Visualization of the structure of these 19 materials revealed that they belonged to a few different structural prototypes. Ce₂N₂I₂, Dy₂S₂Cl₂, Lu₂S₂Cl₂, Tm₂S₂Br₂, and W₂P₂Cl₂ had a BiOCl oxyhalide-like orthorhombic structure with each metal ion coordinated to 4 S/P/N atoms which were in turn coordinated to four metal ions. The halide ion occupied the hollow site above the metal ions. Other halides such as LuClI, LuSeCl, LuSCl, and RePBr adopted the 2H-MoS₂-like hexagonal structure while InSCl adopted the 1T-MoS₂-like structure. In both cases, each metal ion was coordinated to six anions, and each anion was coordinated to three metal ions. It must be noted that both BiOCl (Faraji et al., 2019) and MoS₂ (Li et al., 2013) depicted excellent photocatalytic activity for water splitting reaction themselves. Given that these newly generated materials display favorable bandgap and band edge positions, high confidence of being thermodynamically stable and adopting a structure similar to known photocatalysts, they could perhaps be considered as new targets for synthesis and evaluation.

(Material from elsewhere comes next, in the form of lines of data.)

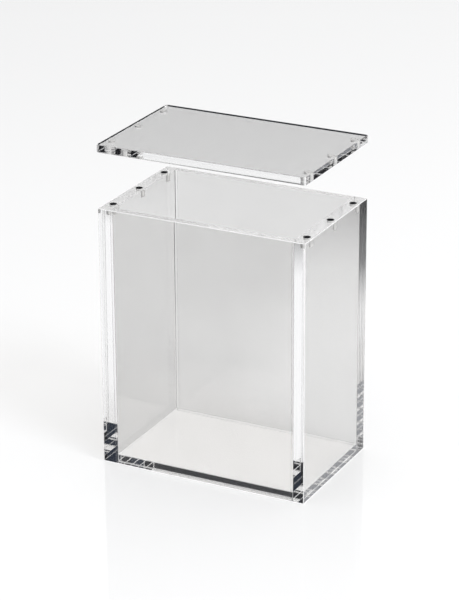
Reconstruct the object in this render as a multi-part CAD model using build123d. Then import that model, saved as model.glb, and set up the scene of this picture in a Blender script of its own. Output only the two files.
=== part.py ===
"""Clear acrylic display case with a lift-off lid held by magnets.

Five cast acrylic panels are glued edge to edge into an open-topped case:
two thick side walls run the full depth, the front and back panels stand
between them, and the base sits between all four.  A flat lid lies on the
case's rim.  Rod magnets in the top edges of the side walls pull on disc
magnets in the underside of the lid.  The lid stands lifted clear of the rim.

Millimetres.  +Z up, front towards -Y, origin at the centre of the underside.
"""

import os

from build123d import *

# overall size of the closed case, without its lid
case_width = 160.0
case_depth = 102.0
case_height = 194.0

# sheet thicknesses: cast sheet sold as 10 mm and 6 mm comes a little thinner
side_thickness = 9.8
front_thickness = 5.8
back_thickness = 5.8
base_thickness = 5.7
lid_thickness = 5.8

# joints and edges
bond_line = 0.1            # film of adhesive between two glued panels
edge_break = 0.4           # bevel on every outer edge of the case
lid_edge_break = 0.4       # bevel round the lid's two faces
lid_corner_radius = 1.0    # rounding of the lid's upright corners

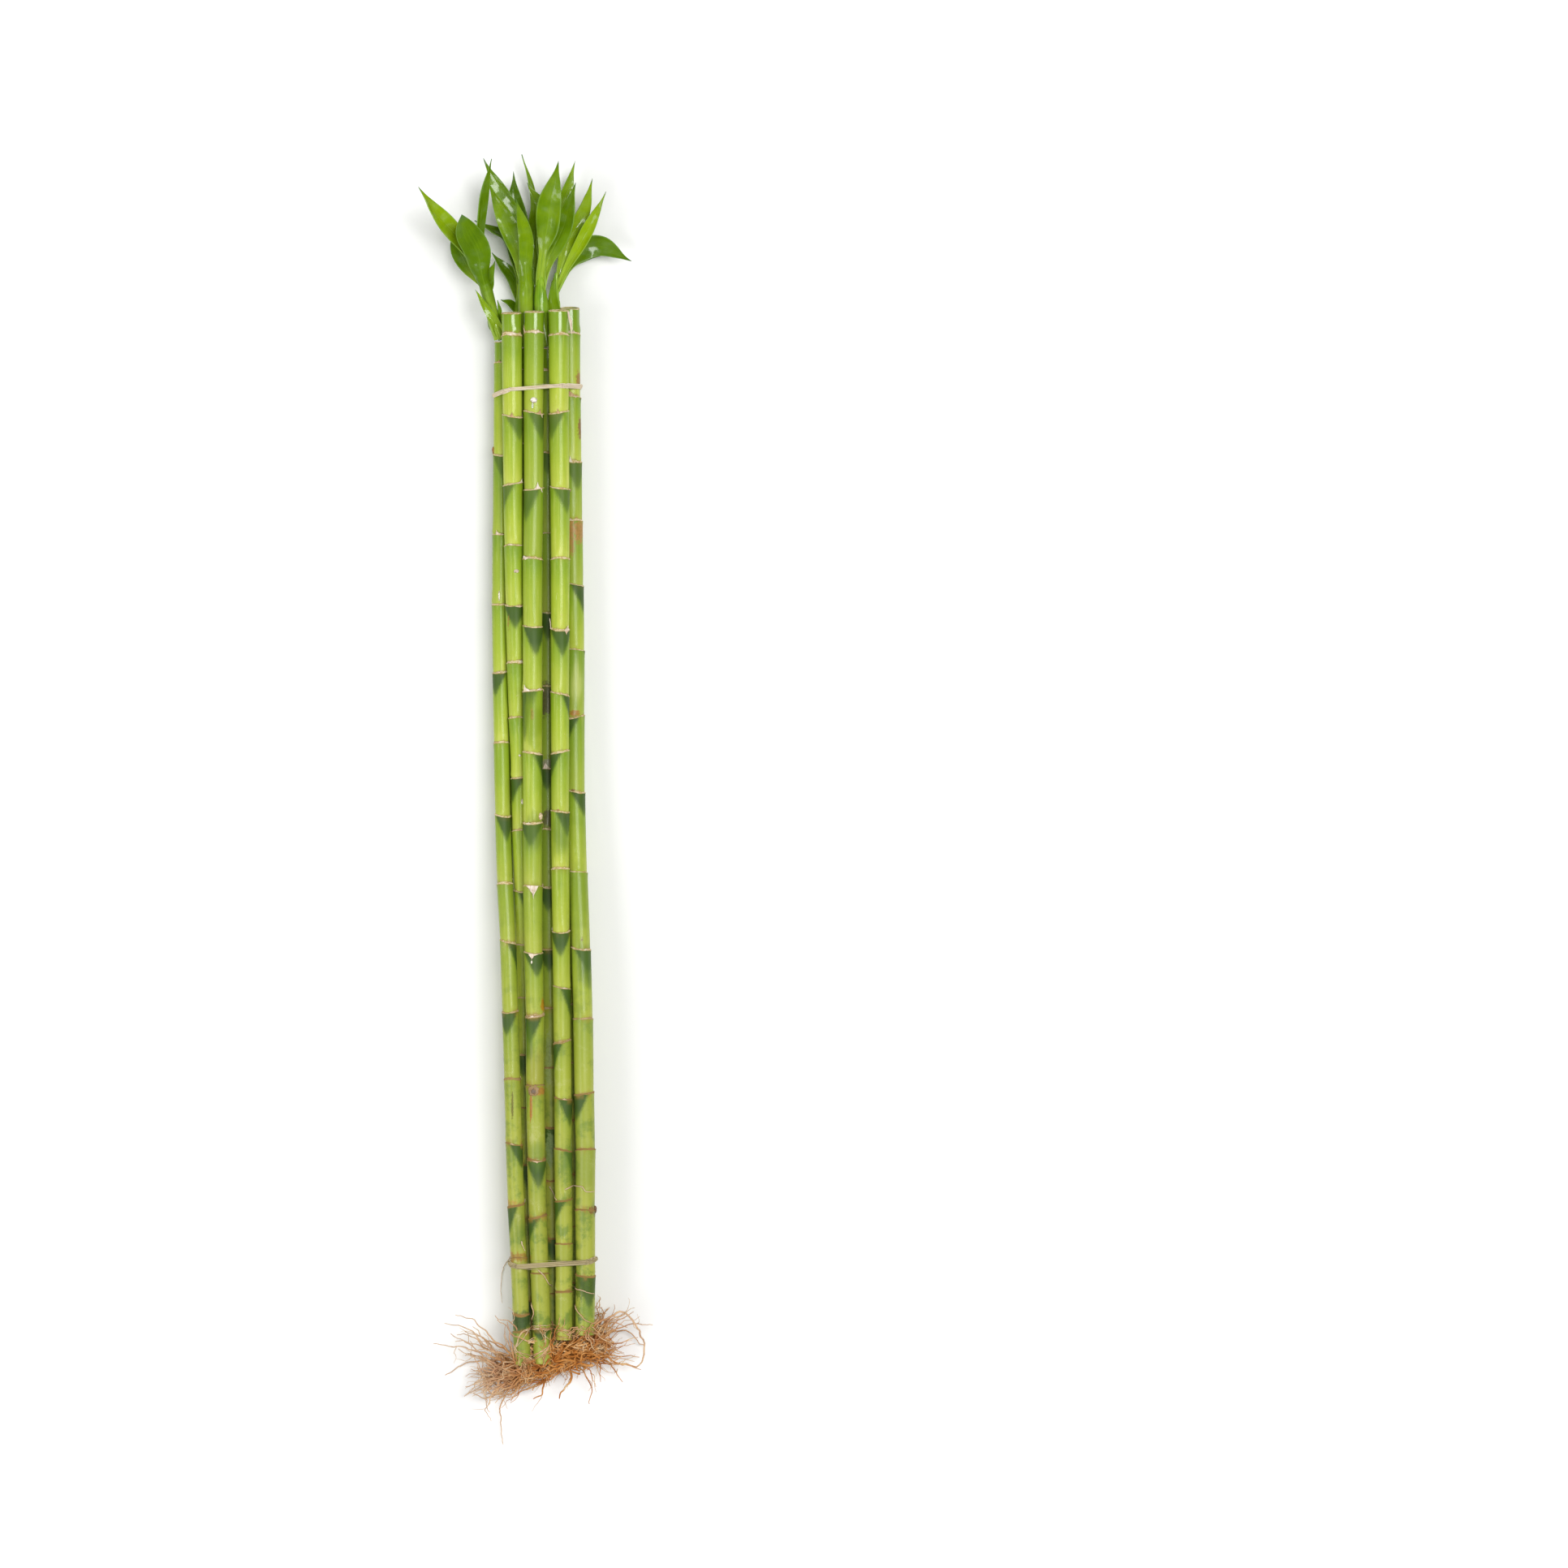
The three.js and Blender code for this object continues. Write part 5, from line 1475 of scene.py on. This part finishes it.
def bark_grain():
    """Soft patches and fine cross lines of a root, for thick and thin ones."""
    group, given, put_out = grain_group("bark_grain", ["Place"], ["Patches", "Lines"])
    for name, scale, detail in (("Patches", 150, 4), ("Lines", 1500, 3)):
        group.links.new(clouded(given["Place"], scale, detail, 0.65), put_out[name])
    return group


BARK_GRAIN = bark_grain()
# The middle of the mat, away from which the bark is paler.
HEART = [11 * MM, -224 * MM, 10 * MM]


def bark(name, stops, dark):
    """Dry brown bark, in patches of its own colours and with darker rings."""
    made, tree, shader = material(name, 0.72, Specular_IOR_Level=0.2)
    place = where(tree)
    patches, rings = placed(BARK_GRAIN, Place=place)
    away = wire(tree, "VectorMath", {0: place, 1: HEART}, out="Value", operation="DISTANCE")
    colour = laid(ramp(patches, stops), "DCCAB0", faded(away, 0.014, 0.042), 0.62)
    colour = laid(colour, dark, faded(rings, 0.5, 0.7), 0.5)
    feed(shader, "Base Color", colour)
    feed(shader, "Roughness", scaled(rings, 0.2, 0.6))
    bump(shader, rings, 0.15 * MM)
    return made


root_bark = [(0.34, "9C581E"), (0.46, "BA7834"), (0.56, "CE9656"), (0.66, "E2C294")]
rootlet_bark = [(0.34, "B07C44"), (0.5, "CCA272"), (0.64, "E2CDA8")]
mat.data.materials.append(bark("root_bark", root_bark, "8C5022"))
rootlets.data.materials.append(bark("rootlet_bark", rootlet_bark, "A8703A"))
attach(mat, "root")
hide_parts("root_tangle")
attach(rootlets, "root")


# The ties. The upper one is a flat strip of pale raffia, the lower one a loose grey-brown
# twine. Each is drawn tight round all ten canes.
RING_SWELL = 1.04
STRIP_THICKNESS = 0.3
# Each tie: its name, where it goes round the canes, its front from the left end to the right at
# even steps, its strips (off the canes, width, shift, unevenness), how many loose fibres it has,
# and its colours.
TIE_STEPS, TIE_SPAN = 160, 35
RAFFIA = {
    "name": "raffia", "along": 162, "left": -17, "line": [161, 163, 163.8, 164.2, 164.6],
    "strips": ((0.1, 1.6, 0, 0.12), (0.4, 0.9, 0.25, 0.2)), "fibres": 34,
    "stops": [(0.3, "CDB58F"), (0.5, "E4D4B8"), (0.7, "F4ECDD")], "dark": "D6C19F",
}
TWINE = {
    "name": "twine", "along": -184, "left": -11, "line": [-184, -186.6, -186.4, -184.6, -182.3],
    "strips": ((0.1, 2.0, 0, 0.12), (0.5, 1.1, -0.1, 0.25)), "fibres": 60,
    "stops": [(0.3, "8E7C54"), (0.5, "B2A278"), (0.7, "CFC29C")], "dark": "9C8C5C",
}


def round_canes(along, off):
    """The outline of a band drawn tight round the canes, seen along the bundle."""
    circles = [cane_at(cane, along) for cane in CANES.values()]
    outline = []
    for step in range(TIE_STEPS):
        angle = (step + 0.5) / TIE_STEPS * 2 * math.pi
        right, up = math.cos(angle), math.sin(angle)
        x, z, r = max(circles, key=lambda c: c[0] * right + c[1] * up + c[2] * RING_SWELL)
        radius = r * RING_SWELL + off
        outline.append(Vector((x + radius * right, along, z + radius * up)))
    return outline


def front(tie, x):
    """Where along the bundle a tie runs, at one place across."""
    return run(tie["line"], (x - tie["left"]) / TIE_SPAN)


def band(tie, off, width, shift, ripple, draw):
    """A closed ribbon round the canes, its edges a little uneven."""
    outline = round_canes(tie["along"], off)
    phase, lean = draw(0, ANY_TURN), draw(0, ANY_TURN)

    def place(side, row):
        at = row % TIE_STEPS
        here = outline[at].copy()
        out = Vector((here.x - outline[at - 2].x, 0, here.z - outline[at - 2].z))
        turn = 2 * math.pi * at / TIE_STEPS
        uneven = ripple * math.sin(3 * turn + phase) + 0.5 * ripple * math.sin(11 * turn + lean)
        half = width / 2 * (1 + uneven)
        here.y = front(tie, here.x) + shift + side * half + 0.12 * math.sin(5 * turn + phase)
        here += Vector((out.z, 0, -out.x)).normalized() * 0.16 * math.sin(9 * side + 4 * turn)
        here.z = max(here.z, STRIP_THICKNESS / 2)
        return here

    made = sewn(strip(10, TIE_STEPS, place))
    thicken(made, STRIP_THICKNESS)
    return made


def fuzz(tie, draw):
    """Loose fibre ends that stand off a tie, where it runs over or under the canes."""
    outline = round_canes(tie["along"], 0.7)
    hairs = []
    for _ in range(tie["fibres"]):
        at = int(draw(0, TIE_STEPS - 0.1))
        while abs(outline[at].z - outline[at - 1].z) > abs(outline[at].x - outline[at - 1].x):
            at = int(draw(0, TIE_STEPS - 0.1))
        start = outline[at].copy()
        start.y = front(tie, start.x) + draw(-0.7, 0.7)
        start.z = max(start.z, 0.5)
        ahead = outline[(at + (5 if draw() < 0.5 else -5)) % TIE_STEPS] - outline[at]
        tip = start + Vector((ahead.x, 0, ahead.z)) * draw(0.3, 0.9)
        tip += Vector((0, draw(-0.9, 0.9), 0))
        tip.z = max(tip.z + draw(-0.1, 0.4), 0.3)
        middle = (start + tip) / 2 + Vector((0, draw(-0.4, 0.4), draw(0, 0.4)))
        hairs.append([(start, 0.09), (middle, 0.07), (tip, 0.03)])
    return strands("fuzz", hairs, 0)


def tie_grain():
    """Threads along a tie and soft patches on it, for the raffia and the twine."""
    group, given, put_out = grain_group("tie_grain", ["Place", "Along"], ["Threads", "Patches"])
    threads = clouded(stretched(given["Along"], (16, 30, 1)), 1, 4, 0.6)
    group.links.new(threads, put_out["Threads"])
    group.links.new(clouded(given["Place"], 240, 2, 0.6), put_out["Patches"])
    return group


TIE_GRAIN = tie_grain()


def fibre(name, stops, dark):
    """Dry plant fibre, with threads along it and darker patches."""
    made, tree, shader = material(name, 0.8)
    length = wire(tree, "UVMap", {}, uv_map="UVMap")
    threads, patches = placed(TIE_GRAIN, Place=where(tree), Along=length)
    colour = laid(ramp(threads, stops), dark, faded(patches, 0.5, 0.7), 0.5)
    feed(shader, "Base Color", colour)
    bump(shader, threads, 0.25 * MM)
    return made


def tied(tie, draw):
    """One whole tie: its strips and its loose fibres."""
    parts = [band(tie, *strip_of, draw) for strip_of in tie["strips"]]
    whole = joined([*parts, fuzz(tie, draw)], tie["name"] + "_tie")
    whole.data.materials.append(fibre(tie["name"], tie["stops"], tie["dark"]))
    return whole


tie_draw = Draw(31)
upper_tie = tied(RAFFIA, tie_draw)
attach(upper_tie, "root")
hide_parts("tie_upper")
lower_tie = tied(TWINE, tie_draw)
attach(lower_tie, "root")
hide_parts("tie_lower")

Ce₂Se₂Br₄, Nb₂S₄Cl₂, ScTiCl₆¸ CeNdBr₆, NdTbBr₆, and PrNdCl₆ had a metal trihalide-like structure, with the former three adopting a BiI₃-like trigonal structure and the latter three adopting an NdBr₃-like orthorhombic structure. Earlier reports have shown that metal trihalides depicted interesting magnetic behavior and could potentially be used in magnetic and spintronic applications (McGuire, 2017; Tomar et al., 2019). Thus, in addition to photocatalysts, these newly generated materials could be studied for other interesting applications as well. Finally, GaSCl adopted an HgI₂-like structure with four coordinated metal ions and two coordinated anions while W₂CCl₂ adopted an MXene-like structure with chloride termination.